Cool OG bike .... I appreciate them when they are left OG 
I picked this one up from fellow caber 
Cool ride 
Bob


----------



## Superman1984 (Apr 22, 2020)

Junkman Bob said:


> Cool OG bike .... I appreciate them when they are left OG
> I picked this one up from fellow caber
> Cool ride
> Bob
> ...



Does Anyone Know Know for sure what this dark color is or considered to be ? Closest modern day match for the "blue green" ???


----------



## oldfart36 (Apr 23, 2020)

Yep, cool. Love the 49's! this is my survivor 49.


----------



## rusty.kirkpatrick (Apr 23, 2020)

Nice score Fish, post some pics when you're done with it.


----------



## kingfish254 (Apr 23, 2020)

rusty.kirkpatrick said:


> Nice score Fish, post some pics when you're done with it.

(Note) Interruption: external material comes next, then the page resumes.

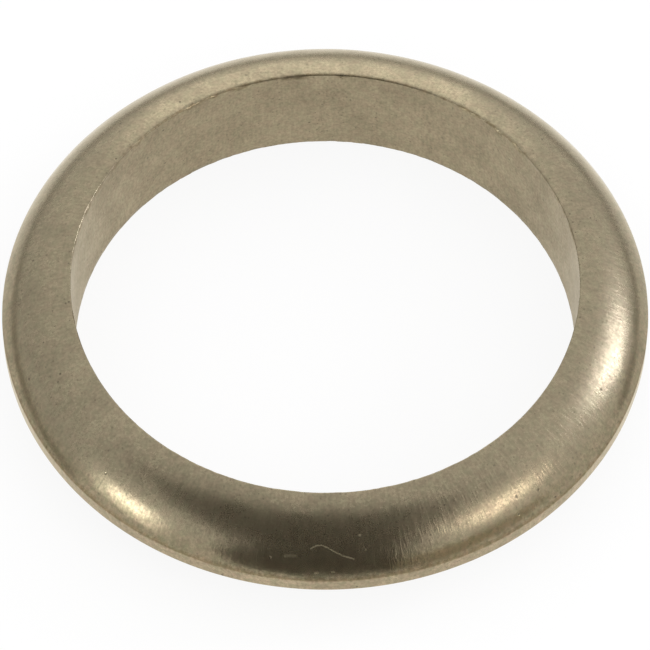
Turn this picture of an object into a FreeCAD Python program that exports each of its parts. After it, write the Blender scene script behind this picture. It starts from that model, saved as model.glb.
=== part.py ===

This one will be for sale soon. It's just too nice and original for me to have my kind of fun with.


----------



## kingfish254 (Apr 23, 2020)

Now Fresh Sold, rather than Fresh Find


----------



## 1motime (Apr 23, 2020)

That is one way to make a sale!


----------



## VRP (Apr 23, 2020)

oldfart36 said:


> Yep, cool. Love the 49's! this is my survivor 49.
> 
> View attachment 1179659



What would you sell it for?


----------



## kingfish254 (Apr 23, 2020)

1motime said:


> That is one way to make a sale!




Actually the buyer contacted me from pics I posted on FB.


----------



## 1motime (Apr 23, 2020)

kingfish254 said:


> Actually the buyer contacted me from pics I posted on FB.



Either way,  you got rid of it.  Looked to be a very good survivor.


----------



## oldfart36 (Apr 24, 2020)

VRP said:


> What would you sell it for?




Not for sale.


----------